**Short exercise**
Go through the listing and write out all of it exactly.
########
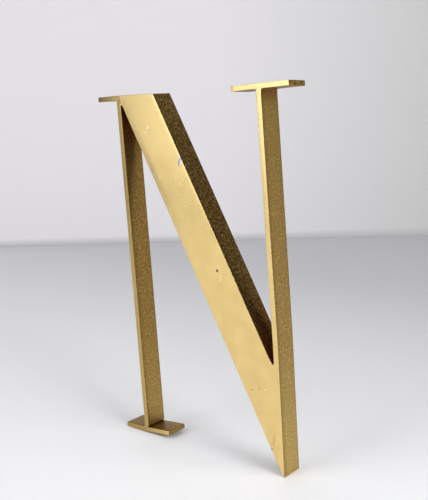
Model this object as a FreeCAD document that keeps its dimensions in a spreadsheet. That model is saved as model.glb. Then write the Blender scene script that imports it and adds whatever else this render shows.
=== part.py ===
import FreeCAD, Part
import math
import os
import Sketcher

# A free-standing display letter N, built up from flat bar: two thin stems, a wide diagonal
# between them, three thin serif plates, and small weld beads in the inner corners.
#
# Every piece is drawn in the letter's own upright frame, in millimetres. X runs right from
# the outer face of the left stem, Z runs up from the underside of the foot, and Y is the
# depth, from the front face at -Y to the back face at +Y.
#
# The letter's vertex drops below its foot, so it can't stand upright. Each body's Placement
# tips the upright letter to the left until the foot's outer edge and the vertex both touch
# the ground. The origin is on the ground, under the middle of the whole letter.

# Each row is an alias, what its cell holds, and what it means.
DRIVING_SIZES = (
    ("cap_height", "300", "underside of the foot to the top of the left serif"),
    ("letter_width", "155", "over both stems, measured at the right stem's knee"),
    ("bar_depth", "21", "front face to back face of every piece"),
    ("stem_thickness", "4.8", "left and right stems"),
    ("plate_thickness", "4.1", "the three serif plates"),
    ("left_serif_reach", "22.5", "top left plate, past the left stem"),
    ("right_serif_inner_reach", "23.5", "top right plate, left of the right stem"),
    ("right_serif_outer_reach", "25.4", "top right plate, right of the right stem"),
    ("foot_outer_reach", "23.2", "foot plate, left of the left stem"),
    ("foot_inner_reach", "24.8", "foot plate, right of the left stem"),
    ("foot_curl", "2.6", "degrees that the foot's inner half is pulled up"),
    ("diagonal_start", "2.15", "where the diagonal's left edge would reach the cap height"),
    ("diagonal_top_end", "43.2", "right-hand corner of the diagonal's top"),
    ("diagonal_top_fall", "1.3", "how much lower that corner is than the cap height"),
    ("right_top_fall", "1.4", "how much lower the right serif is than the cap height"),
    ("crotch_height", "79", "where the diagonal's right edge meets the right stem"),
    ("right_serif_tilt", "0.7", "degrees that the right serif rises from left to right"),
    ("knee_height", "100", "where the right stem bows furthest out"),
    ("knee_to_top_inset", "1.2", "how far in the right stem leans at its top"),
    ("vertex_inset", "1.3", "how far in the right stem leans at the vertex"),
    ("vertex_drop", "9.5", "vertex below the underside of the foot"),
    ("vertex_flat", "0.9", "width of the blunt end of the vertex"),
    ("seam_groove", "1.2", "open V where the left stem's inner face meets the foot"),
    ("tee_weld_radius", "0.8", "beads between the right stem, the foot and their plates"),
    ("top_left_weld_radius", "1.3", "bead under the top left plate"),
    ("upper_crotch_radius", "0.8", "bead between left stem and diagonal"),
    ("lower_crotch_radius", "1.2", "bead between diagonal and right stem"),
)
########
**Task output**
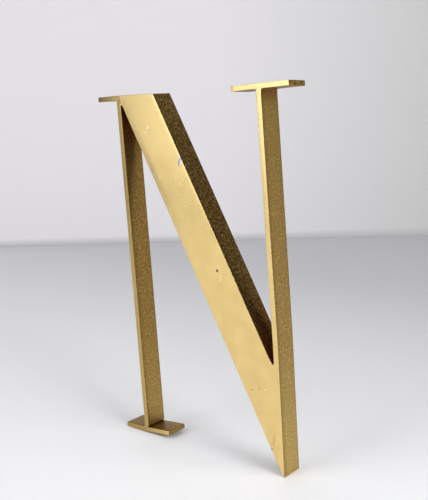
Model this object as a FreeCAD document that keeps its dimensions in a spreadsheet. That model is saved as model.glb. Then write the Blender scene script that imports it and adds whatever else this render shows.
=== part.py ===
import FreeCAD, Part
import math
import os
import Sketcher

# A free-standing display letter N, built up from flat bar: two thin stems, a wide diagonal
# between them, three thin serif plates, and small weld beads in the inner corners.
#
# Every piece is drawn in the letter's own upright frame, in millimetres. X runs right from
# the outer face of the left stem, Z runs up from the underside of the foot, and Y is the
# depth, from the front face at -Y to the back face at +Y.
#
# The letter's vertex drops below its foot, so it can't stand upright. Each body's Placement
# tips the upright letter to the left until the foot's outer edge and the vertex both touch
# the ground. The origin is on the ground, under the middle of the whole letter.

# Each row is an alias, what its cell holds, and what it means.
DRIVING_SIZES = (
    ("cap_height", "300", "underside of the foot to the top of the left serif"),
    ("letter_width", "155", "over both stems, measured at the right stem's knee"),
    ("bar_depth", "21", "front face to back face of every piece"),
    ("stem_thickness", "4.8", "left and right stems"),
    ("plate_thickness", "4.1", "the three serif plates"),
    ("left_serif_reach", "22.5", "top left plate, past the left stem"),
    ("right_serif_inner_reach", "23.5", "top right plate, left of the right stem"),
    ("right_serif_outer_reach", "25.4", "top right plate, right of the right stem"),
    ("foot_outer_reach", "23.2", "foot plate, left of the left stem"),
    ("foot_inner_reach", "24.8", "foot plate, right of the left stem"),
    ("foot_curl", "2.6", "degrees that the foot's inner half is pulled up"),
    ("diagonal_start", "2.15", "where the diagonal's left edge would reach the cap height"),
    ("diagonal_top_end", "43.2", "right-hand corner of the diagonal's top"),
    ("diagonal_top_fall", "1.3", "how much lower that corner is than the cap height"),
    ("right_top_fall", "1.4", "how much lower the right serif is than the cap height"),
    ("crotch_height", "79", "where the diagonal's right edge meets the right stem"),
    ("right_serif_tilt", "0.7", "degrees that the right serif rises from left to right"),
    ("knee_height", "100", "where the right stem bows furthest out"),
    ("knee_to_top_inset", "1.2", "how far in the right stem leans at its top"),
    ("vertex_inset", "1.3", "how far in the right stem leans at the vertex"),
    ("vertex_drop", "9.5", "vertex below the underside of the foot"),
    ("vertex_flat", "0.9", "width of the blunt end of the vertex"),
    ("seam_groove", "1.2", "open V where the left stem's inner face meets the foot"),
    ("tee_weld_radius", "0.8", "beads between the right stem, the foot and their plates"),
    ("top_left_weld_radius", "1.3", "bead under the top left plate"),
    ("upper_crotch_radius", "0.8", "bead between left stem and diagonal"),
    ("lower_crotch_radius", "1.2", "bead between diagonal and right stem"),
)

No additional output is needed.